Nêgão não. Pretão mesmo!
É todos os meses a mesma
vergonha! No dia dos idosos e incapacitados receberem as suas pensões do INSS
no Itaú, uma das duas sucursais dessa instituição bancária situadas no Largo da
Paz (Afogados, Recife-PE) está sempre com o sistema informático em baixo e de
portas fechadas. Coincidência assaz estranha.
Ora, tal infortúnio leva a que
toda essa gente, com dificuldades e incapacidades, se tenha de deslocar para a
sucursal vizinha. Aí, perante o acumular de gente de dois balcões em apenas um,
gera-se a maior confusão e desnorteamento.
Colho informações aqui e ali e
finalmente tomo o meu lugar no termo duma fila imensa. O local estava repleto.
Uma muvuca heterogénea e incaracterística, onde predominava o mau gosto e a
decadência, tentando esconder a miséria material de quem não nasceu com direito
a sombra. Senão àquela com que os mais ricos exploram os mais desvalidos.
O meu olhar vaga por sobre as cabeças
velhas e irrequietas. Lá à frente, acima do mundim, destaca-se um jovem alto e
forte. Delicioso tom de chocolate negro, de carnes cheias – sem ser gordo, nem
nenhuma daquelas aberrações hiper-musculadas, entufadas de esteróides
anabolizantes. A tez negra coruscava e brilhava acima da populaça perfilada e
amontoada. Alto e distinto, com um porte nobre, mas humilde, era um farol, um
magneto atraindo o meu olhar, sempre ávido de beleza. O negro dos ombros musculosos,
espreitando além das alças da camiseta, destacava-se da massa informe de
cabeças nervosas. Com calma e suavidade amparava a mãe que mostrava dificuldade
de locomoção. Paciência de filho amoroso denunciada pelo sorriso feliz e
orgulhoso da senhora. Bem ela se podia orgulhar, não só da beleza que pariu,
mas do excelente carácter humano que o sereno e carinhoso olhar dele
denunciava.
Foto da trilha bloqueada, feita por mim no banco.
Contudo algo anacrónico me distraía da beleza núbia do mais olímpico ébano. Como manda a lei e a solidariedade cívica, desde a porta de entrada estendia-se pelo chão e até um dos balcões de atendimento, o trilho táctil destinado aos cegos (que é assim o nome que me ensinaram em criança, sobre as pessoas com incapacidade visual e que nunca achei que fosse desrespeitoso). Só que chocado notei que sobre esse trilho tinham colocado cadeiras. Além de que, devido à má organização e gestão dos espaços, a fila de outro balcão se estendia igualmente sobre ela, quando deveria estar livre em toda a sua extensão.
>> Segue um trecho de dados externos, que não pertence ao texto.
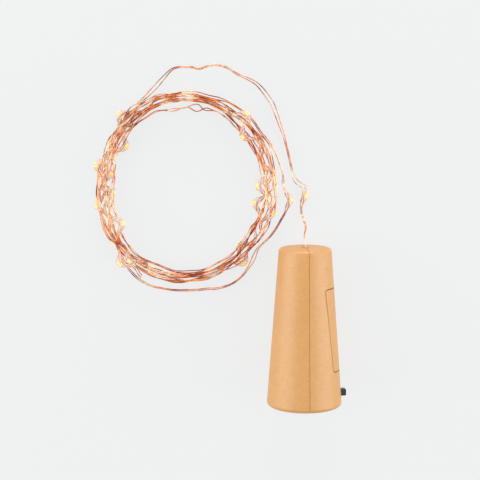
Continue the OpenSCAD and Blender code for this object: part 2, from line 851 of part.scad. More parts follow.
module battery_lead_black() {
    color([0.1, 0.1, 0.1])
        inside_lead([tab_x, 0, cradle_top + tab_out / 2], [-0.8, 0, 0], black_points, lead_pad_y,
            black_lead_d);
}

module string_lead_inside() {
    color(copper)
        inside_lead([0, 0, seal_back_z], [0, 0, -0.6], inside_points, -lead_pad_y,
            cord_d);
}

module wire_seal() {
    color("bisque") lay_down() {
        translate([0, 0, seal_back_z])
            cylinder(h = seal_flange_t, r = seal_flange_r, $fn = 48);
        translate([0, 0, seal_back_z])
            cylinder(h = seal_face_z - seal_back_z, d = wire_hole_d - 2 * seat_gap, $fn = 48);
    }
}

module wire_lead() {
    color(copper)
        tube(lead_path, cord_d, cord_sides);
}

module wire_coil() {
    color(copper)
        tube(coil_path, cord_d, coil_sides);
}

// Moves a drop's own axes onto its wire: z along the wire, x to the side it sits on
module on_wire(i) {
    z = drop_dir(i);
    y = unit(cross(z, i == 1 ? [1, 0, 0] : led_side(i)));
    x = cross(y, z);
    c = drop_centre(i);
    multmatrix([
        [x[0], y[0], z[0], c[0]],
        [x[1], y[1], z[1], c[1]],
        [x[2], y[2], z[2], c[2]],
        [0, 0, 0, 1],
    ])
        children();
}

module chip_block(grow = 0) {
    translate([chip_lift - grow, -chip_w / 2 - grow, -chip_l / 2 - grow])
        cube([chip_t + 2 * grow, chip_w + 2 * grow, chip_l + 2 * grow]);
}

// A resin drop beside the wire, with a bore for the wire and a pocket for its chip
module led_drop(i) {
    color([1, 0.95, 0.85, 0.5]) on_wire(i)
        difference() {
            translate([drop_shift, 0, 0])
                rotate_extrude($fn = 24)
                    polygon(concat(
                        [[0, -drop_l / 2]],
                        [for (k = [-4:4]) let (a = k * 20)
                            [drop_d / 2 * cos(a), drop_l / 2 * sin(a)]],
                        [[0, drop_l / 2]]));
            cylinder(h = drop_l + 1, d = cord_d + 2 * seat_gap, center = true, $fn = 24);
            chip_block(seat_gap);
        }
}

module led_chips() {
    color("gold")
        for (i = [1:led_count])
            on_wire(i) chip_block();
}

shell_left();
shell_right();
battery_door();
battery_cradle();
for (i = [1:cell_count])
    battery_cell(i);
positive_contact();
negative_contact();
negative_spring();
circuit_board();
timer_chip();
resistor();
switch_can();
switch_base();
switch_terminals();
switch_lever();
battery_lead_red();
battery_lead_black();
string_lead_inside();
wire_seal();
wire_lead();
wire_coil();
led_chips();
for (i = [1:led_count])
    led_drop(i);
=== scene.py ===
"""Cork bottle light: materials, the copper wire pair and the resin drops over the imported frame."""
import math
import random

import bmesh
import bpy
import numpy as np
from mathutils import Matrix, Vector


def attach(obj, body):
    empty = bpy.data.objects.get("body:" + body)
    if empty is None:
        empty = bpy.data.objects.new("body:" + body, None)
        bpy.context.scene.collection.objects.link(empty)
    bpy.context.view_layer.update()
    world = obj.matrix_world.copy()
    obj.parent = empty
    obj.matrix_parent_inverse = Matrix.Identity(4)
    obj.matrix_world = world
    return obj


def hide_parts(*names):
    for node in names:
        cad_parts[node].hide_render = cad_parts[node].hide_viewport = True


MM = 0.001
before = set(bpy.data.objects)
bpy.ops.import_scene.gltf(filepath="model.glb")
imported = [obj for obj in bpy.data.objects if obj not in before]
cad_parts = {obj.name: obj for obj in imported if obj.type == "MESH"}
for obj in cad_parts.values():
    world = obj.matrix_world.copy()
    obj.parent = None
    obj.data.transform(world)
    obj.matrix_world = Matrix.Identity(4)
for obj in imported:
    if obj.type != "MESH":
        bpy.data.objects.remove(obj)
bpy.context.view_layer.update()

# Camera, from the photograph's fit: place in millimetres, tilt from straight down in degrees
CAMERA_PLACE = (-19.74, 104.63, 385.83)
CAMERA_TILT = 11.733
FOCAL_PIXELS = 1310.8
FRAME_PIXELS = 480
SENSOR_WIDTH = 36
CLIP_START = 0.01

# The string's route in millimetres, repeated from the part's source
CORD_D = 0.7
LED_PITCH = 84
LED_COUNT = 20
DROP_D = 1.9
DROP_L = 3.8
DROP_FLOOR = 0.05
LAYER_ROOM = 0.2
STRAIGHT_ROOM = 0.1
KINK_OUT = 1
COIL_R = 25.8
COIL_CENTRE = (-35.2, 41.6)
COIL_START = 125
TURNS_PER_LAYER = 2.3
TAIL = 4
RINGS = 24
SPARE_RINGS = 9
CORD_Z = DROP_D / 2 + DROP_FLOOR
LAYER_STEP = DROP_D / 2 + CORD_D / 2 + LAYER_ROOM
KINK_STRAIGHT = DROP_L / 2 + STRAIGHT_ROOM
KINK_SLOPE = 2.4
KINK_HALF = KINK_STRAIGHT + KINK_SLOPE
KINK_EXTRA = 2 * (math.hypot(KINK_SLOPE, KINK_OUT) - KINK_SLOPE)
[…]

Eu mesmo, me via obrigado a permanecer sobre a trilha, para respeitar a minha vez.
Se as pensões que as pessoas
recebem não fossem miseráveis, elas não teriam de correr logo pela manhã do dia
de pagamento, para a boca do caixa. Se auferissem o bastante para viverem
dignamente e com tranquilidade poderiam ir a qualquer hora e em qualquer dia
fazer os seus resgates com dignidade. A dignidade que todo o ser humano merece.
Tanto a pessoa a quem eu estava prestando uma ajuda, como a mãe do belo mancebo
e ele próprio em todo o seu esplendor de beleza e juventude. Todos ali éramos
seres humanos tratados como mercadoria, útil apenas para o enriquecimento dos banqueiros
e accionistas bancários.
3 comentários:
De volta depois de alguns dias de passeio ...
E assim seguimos nossa sina de rebanho mal cuidado ... o q fazer?
e assim caminha a humanidade...
Muito me entristece saber que o Brasil, cuja presidente quer ostentar nobreza, acenando para a plebe das tribunas da abertura das olimpíadas, não consegue resolver simples problemas de civilidade e cidadania! Um país que não consegue organizar uma fila decente e nem dar tratamento digno aos seus cidadãos mais humildes, querendo se fazer presente no jet set internacional! Muito triste isso meu amigo! Abraço com amizade!